CREATE TABLE [table_name] AS
  SELECT [val1] AS [column1], [val2] AS [column2], ... UNION
  SELECT [val3]             , [val4]             , ... UNION
  SELECT [val5]             , [val6]             , ...;

Let's say we want to make the following table called big_game which records the scores for the Big Game each year. This table has three columns: berkeley, stanford, and year.

We could do so with the following CREATE TABLE statement:

  SELECT 30 AS berkeley, 7 AS stanford, 2002 AS year UNION
  SELECT 28,             16,            2003         UNION
  SELECT 17,             38,            2014;

Selecting From Tables

More commonly, we will create new tables by selecting specific columns that we want from existing tables by using a SELECT statement as follows:

SELECT [columns] FROM [tables] WHERE [condition] ORDER BY [columns] LIMIT [limit];

Let's break down this statement:

  • SELECT [columns] tells SQL that we want to include the given columns in our output table; [columns] is a comma-separated list of column names, and * can be used to select all columns
  • FROM [table] tells SQL that the columns we want to select are from the given table
  • WHERE [condition] filters the output table by only including rows whose values satisfy the given [condition], a boolean expression
  • ORDER BY [columns] orders the rows in the output table by the given comma-separated list of columns
  • LIMIT [limit] limits the number of rows in the output table by the integer [limit]

Note: We capitalize SQL keywords purely because of style convention. It makes queries much easier to read, though they will still work if you don't capitalize keywords.

Here are some examples:

Select all of Berkeley's scores from the big_game table, but only include scores from years past 2002:

sqlite> SELECT berkeley FROM big_game WHERE year > 2002;

Select the scores for both schools in years that Berkeley won:

sqlite> SELECT berkeley, stanford FROM big_game WHERE berkeley > stanford;

Select the years that Stanford scored more than 15 points:

sqlite> SELECT year FROM big_game WHERE stanford > 15;

SQL operators

Expressions in the SELECT, WHERE, and ORDER BY clauses can contain one or more of the following operators:

  • comparison operators: =, >, <, <=, >=, <> or != ("not equal")
  • boolean operators: AND, OR
  • arithmetic operators: +, -, *, /
  • concatenation operator: ||

Here are some examples:

Output the ratio of Berkeley's score to Stanford's score each year:

sqlite> select berkeley * 1.0 / stanford from big_game;

Output the sum of scores in years where both teams scored over 10 points:

sqlite> select berkeley + stanford from big_game where berkeley > 10 and stanford > 10;

Output a table with a single column and single row containing the value "hello world":

sqlite> SELECT "hello" || " " || "world";
hello world


We can use joins to include rows from another table that satisfy the where predicate. Joins can either be on different tables, or the same table if we include an alias. Here we are referencing the football table twice, once as the alias a and once as the alias b.
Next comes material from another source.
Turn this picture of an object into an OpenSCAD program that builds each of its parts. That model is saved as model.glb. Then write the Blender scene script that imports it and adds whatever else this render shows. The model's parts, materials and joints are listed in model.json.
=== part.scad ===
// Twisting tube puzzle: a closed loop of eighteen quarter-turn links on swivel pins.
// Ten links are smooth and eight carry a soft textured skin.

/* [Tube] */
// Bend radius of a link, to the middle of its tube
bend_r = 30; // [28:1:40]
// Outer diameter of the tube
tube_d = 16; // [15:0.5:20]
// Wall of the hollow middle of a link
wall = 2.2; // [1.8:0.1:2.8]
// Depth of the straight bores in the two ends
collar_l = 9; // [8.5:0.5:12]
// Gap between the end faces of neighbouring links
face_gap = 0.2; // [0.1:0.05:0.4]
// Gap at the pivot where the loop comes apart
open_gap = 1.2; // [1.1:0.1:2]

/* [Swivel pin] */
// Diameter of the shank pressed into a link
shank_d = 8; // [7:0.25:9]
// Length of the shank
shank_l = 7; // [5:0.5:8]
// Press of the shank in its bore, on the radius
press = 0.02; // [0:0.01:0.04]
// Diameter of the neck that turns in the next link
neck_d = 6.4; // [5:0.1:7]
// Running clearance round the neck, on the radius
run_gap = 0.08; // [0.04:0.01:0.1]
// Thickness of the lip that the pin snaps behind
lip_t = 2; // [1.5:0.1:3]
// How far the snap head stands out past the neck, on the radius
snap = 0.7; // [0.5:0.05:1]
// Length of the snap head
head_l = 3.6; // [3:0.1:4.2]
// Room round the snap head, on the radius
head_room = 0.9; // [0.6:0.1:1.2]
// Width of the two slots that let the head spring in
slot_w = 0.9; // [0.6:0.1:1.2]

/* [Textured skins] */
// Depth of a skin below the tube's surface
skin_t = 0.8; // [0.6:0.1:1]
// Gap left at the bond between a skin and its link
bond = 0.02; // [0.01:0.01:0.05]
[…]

sqlite> SELECT a.Berkeley - b.Berkeley, a.Stanford - b.Stanford, a.Year, b.Year
...>        FROM Football as a, Football as b WHERE a.Year > b.Year;

What is this query asking for?

You may notice that it does not seem like we actually performed any operations to do the join. However, the join is implicit in the fact that we listed more than one table after the FROM. In this example, we joined the table Football with itself and gave each instance of the table an alias, a and b so that we could distinctly refer to each table's attributes and perform selections and comparisons on them, such as a.Year > b.Year.

One way to think of a join is that it produces a cross-product between the two tables by matching each row from the first table with every other row in the second table, which creates a new, larger joined table.
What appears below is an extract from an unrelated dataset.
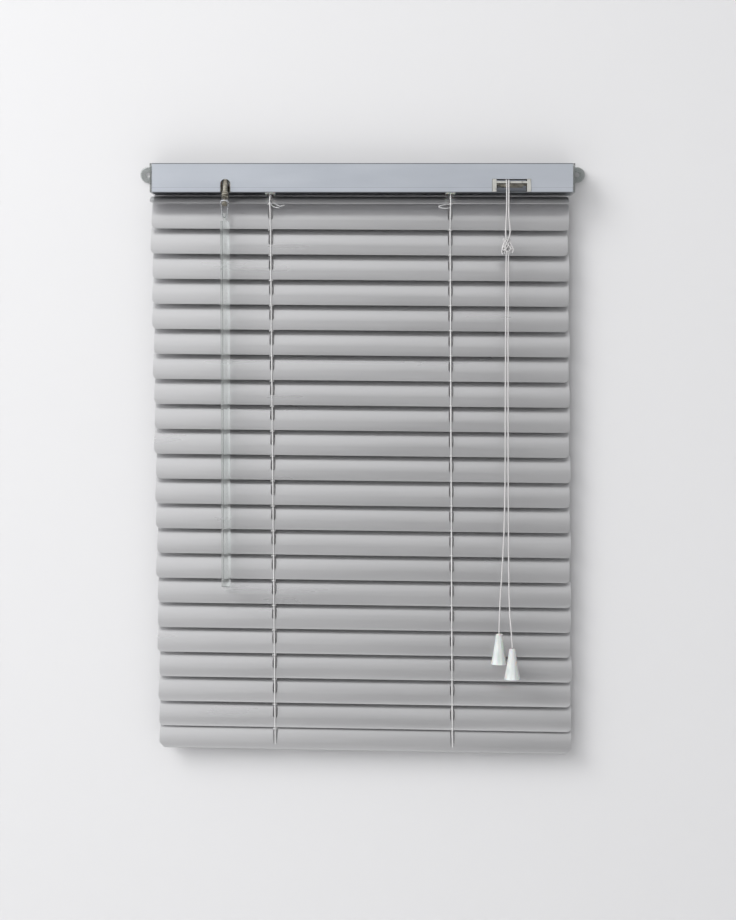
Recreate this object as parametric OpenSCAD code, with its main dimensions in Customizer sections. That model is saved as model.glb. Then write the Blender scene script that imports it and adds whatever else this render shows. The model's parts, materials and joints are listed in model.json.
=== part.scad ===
// Horizontal mini blind: head rail with tilt and lift gear, slats hung in two string ladders,
// bottom rail, tilt wand and pull cords. X runs to the right along the rail, the room is at -Y,
// the wall is the plane y = 0, and the origin is midway between the two wall screw holes.

/* [Overall] */
// Length of the slats, the head rail and the bottom rail
blind_l = 356; // [300:1:520]
// Distance from one slat to the next down the ladder
pitch = 21.46; // [20:0.01:26]
// Number of slats that tilt fully
slat_count = 21; // [4:1:21]
// How far the slats are closed at rest, front edge down
rest_tilt = 72; // [40:1:74]

/* [Slats] */
// Width of a slat, front to rear
slat_w = 25.4; // [20:0.1:26]
// Thickness of the slat strip
slat_t = 0.2; // [0.15:0.01:0.4]
// Radius of a slat's crown
crown_r = 41.3; // [30:0.1:80]
// Radius of a slat's corners
corner_r = 4; // [1:0.1:8]
// Length of the cord slot, front to rear
slot_l = 9.6; // [6:0.1:12]
// Width of the cord slot
slot_w = 4; // [2:0.1:5]

/* [Head rail] */
// Depth of the head rail, front to rear
rail_d = 25; // [24:0.1:32]
// Height of the head rail
rail_h = 24.5; // [24:0.1:32]
// Thickness of the rail's sheet
rail_t = 0.5; // [0.4:0.05:0.8]
// Gap between the rail and the wall
rail_gap = 2.2; // [2:0.1:6]
// Height of the screw holes below the rail's top
hole_drop = 7; // [5:0.1:10]

/* [Ladders and cords] */
// Place of the left ladder along the rail
ladder_left = -78.5; // [-110:0.5:-50]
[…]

Here's an illustration of what happened in the joining process during the above query.


From here, the select statement examines the joined table and selects the values it desires: a.Berkeley - b.Berkeley and a.Stanford - b.Stanford but only from the rows WHERE a.Year > b.Year. This prevents duplicate results from appearing in our output!


A block of 10 store locations, numbered 1 through 10, already has some cafes. Cafes can serve espresso, bagels, coffee, muffins, and eggs (but nothing else).

-- Locations of each cafe
create table cafes as
  select "nefeli" as name, 2 as location union
  select "brewed"        , 8             union
  select "hummingbird"   , 6;

-- Menu items at each cafe
create table menus as
  select "nefeli" as cafe, "espresso" as item union
  select "nefeli"        , "bagels"           union
  select "brewed"        , "coffee"           union
  select "brewed"        , "bagels"           union
  select "brewed"        , "muffins"          union
  select "hummingbird"   , "muffins"          union
  select "hummingbird"   , "eggs";

-- All locations on the block
create table locations as
  with locations(n) as (
    select 1 union
    select n+1 from locations where n < 10
  select * from locations;

Question 1: Open

You would like to open a new cafe. Create a table open_locations that has a single column n where each row is a location that is not already occupied by an existing cafe.

-- Locations without a cafe
create table open_locations as
select n from locations, cafes group by n having min(abs(n-location)) > 0;
-- select * from open_locations where n >= 5; -- Expected output: -- 5 -- 7 -- 9 -- 10

Hint: Join locations and cafes in the from clause, so that you can compare a location n with the location of an existing cafe.

Hint: A location is open if its minimum distance from an existing cafe is more than 0. The built-in abs and min functions can be used to express this condition in a having clause.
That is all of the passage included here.